Automation
Accounting
Automating Debtor Management: Never Chase an Invoice Manually Again
Automated debtor management helps Dutch businesses improve cash flow, reduce DSO and manual invoice chasing. Discover how automation, PSD2 bank feeds and smart reminder workflows work together.
•

Intro
Nearly one in four Dutch SMEs loses at least €20,000 per year due to bad debt and unpaid invoices. At the same time, 30% of SME founders identify late payments as their single biggest business challenge. Yet many businesses still rely on spreadsheets, calendar reminders or manual follow-up emails to manage outstanding invoices.

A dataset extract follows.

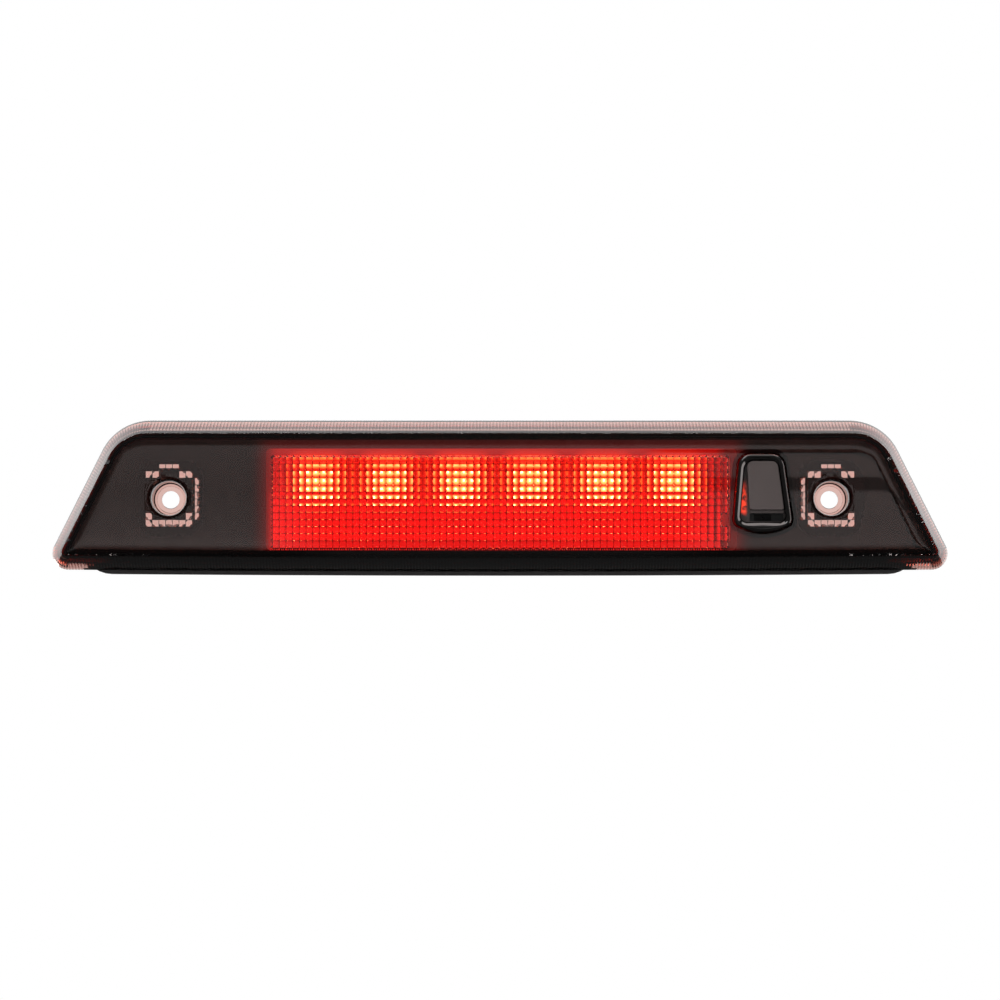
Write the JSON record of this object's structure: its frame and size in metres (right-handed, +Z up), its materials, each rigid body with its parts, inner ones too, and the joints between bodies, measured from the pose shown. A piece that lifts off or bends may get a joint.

The true cost of manual debtor management goes far beyond the occasional unpaid invoice. It ties up working capital, consumes valuable time and often creates uncomfortable conversations with clients. Modern debtor management automation removes these manual tasks by monitoring invoices, sending reminders at exactly the right moment and stopping the process automatically as soon as payment is received. The result is healthier cash flow, lower administrative workload and a more professional payment process.
The Real Cost of Chasing Invoices Manually
Every unpaid invoice creates two separate problems.
The first is obvious: there is always a chance the invoice will never be paid.
The second is often overlooked: even invoices that are eventually paid still reduce your available cash while they remain outstanding.
For many Dutch businesses, this hidden working capital cost is far greater than the occasional write-off.
Consider a BV generating €50,000 in monthly revenue.
If the average customer pays after 60 days, the company permanently has approximately €100,000 tied up in outstanding receivables.
Assuming a financing cost of 5% per year, that means roughly €5,000 annually is effectively spent financing money the business has already earned but cannot yet use.
Manual debtor management introduces a third cost: time.
Suppose the founder spends three hours every week checking outstanding invoices, sending reminder emails and calling customers.
At a billable rate of €100 per hour, that equals:
3 hours × €100 × 52 weeks = €15,600
in annual opportunity cost.
That time could instead be spent serving clients, generating new revenue or improving the business.
Automation addresses all three costs simultaneously.
It reduces overdue invoices, improves cash flow and eliminates much of the manual administrative work.
Healthy cash flow is especially important because VAT often has to be paid before invoices have actually been collected. Understanding when to file VAT helps founders appreciate why getting paid faster matters just as much as making the sale itself.
How Automated Debtor Management Actually Works
Many entrepreneurs imagine automation as software that simply sends reminder emails.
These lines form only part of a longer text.